La hondura de las narraciones de Eduardo Mendicutti se debe a su capacidad de unir la risa con la experiencia humana, la simpatía con el dolor. Se debe también a una inteligentísima capacidad de narrar y de matizar mientras narra. Que una parte del pueblo se oponga a la calle de Cigala, inventándose que el nombre antiguo se debe a la Cofradía del Cristo del Silencio, acaba importando menos que el poder de las contradicciones y la dignidad humana, obligada a definirse en cuanto la diferencia o el matiz se atreven a presentarse en público y pasear por la Plaza del Cabildo.
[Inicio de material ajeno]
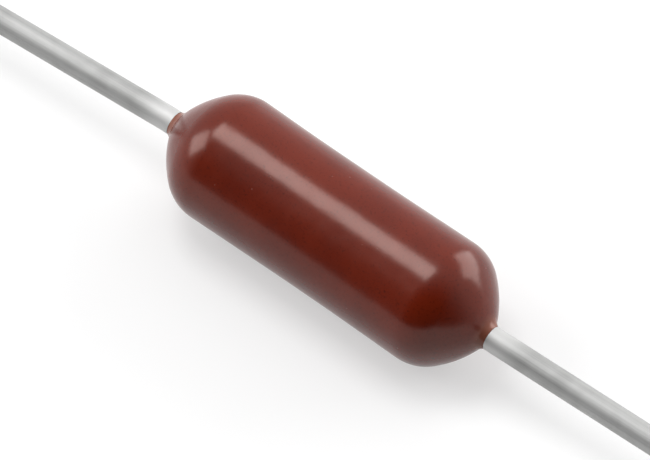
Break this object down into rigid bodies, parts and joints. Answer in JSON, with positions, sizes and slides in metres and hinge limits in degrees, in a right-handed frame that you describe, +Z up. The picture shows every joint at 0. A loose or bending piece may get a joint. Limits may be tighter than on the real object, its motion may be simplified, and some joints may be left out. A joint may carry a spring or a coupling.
{
  "type": "metal film resistor",
  "caption": "Axial-lead film resistor: a slim brown coated body with rounded ends and a straight tinned wire lead out of each end.",
  "frame": {"origin": "on the plane the part lies on, under the middle of the body", "axes": "+X along the body's axis towards the right lead, +Y across it, +Z up"},
  "size_m": [0.0858, 0.0042, 0.0033],
  "materials": {
    "epoxy_coat": "glossy reddish-brown cured epoxy, slightly uneven",
    "tinned_wire": "satin tin plate on drawn copper",
    "cap_steel": "bright drawn plated steel",
    "alumina": "fine matte white ceramic",
    "resistive_film": "thin grey nickel-chromium film",
    "lacquer": "amber insulating lacquer"
  },
  "bodies": {
    "root": {"outer_coat": "epoxy_coat", "undercoat": "lacquer", "ceramic_core": "alumina", "metal_film": "resistive_film", "end_cap_left": "cap_steel", "end_cap_right": "cap_steel", "lead_left": "tinned_wire", "lead_right": "tinned_wire"}
  },
  "joints": []
}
La protagonista de la novela es la palabra, y no porque Eduardo sea un maestro en la reelaboración del lenguaje popular andaluz, sino porque la historia entra en matices cuando la palabrería es una forma de silencio, o cuando un oficio artesanal y clasista como la manicura permite una comunicación humana, impedida con frecuencia por la solitaria modernidad de internet, o cuando un cura moderno tiene un comportamiento más digno en sus confesiones que el adalid político de los homosexuales, más preocupado por su carrera que por los sentimientos de Cigala, o cuando un personaje humillado se solidariza por instinto con otras víctimas de la historia, gentes de idioma extraño que llegan a las costas de Cádiz en pateras, o cuando el lector, sea cual sea su condición sexual, se pone en la piel de Cigala, y sufre, y habla por los codos, y se dignifica al decir que no. Eduardo Mendicutti primero suele sacar de nosotros una carcajada, y después lo mejor que escondemos en nuestros sentimientos. Consigue reinventarse un pueblo que conoce bien, con sus personajes, sus dichos, sus viejas historias, y nos permite vivir en él, tomar decisiones sobre nuestro destino. Ganas de hablar es una novela muy recomendable en estos tiempos de palabras y vidas maltratadas, sobre todo ahora que llega la Semana Santa, con sus cofradías del silencio y del mayor dolor.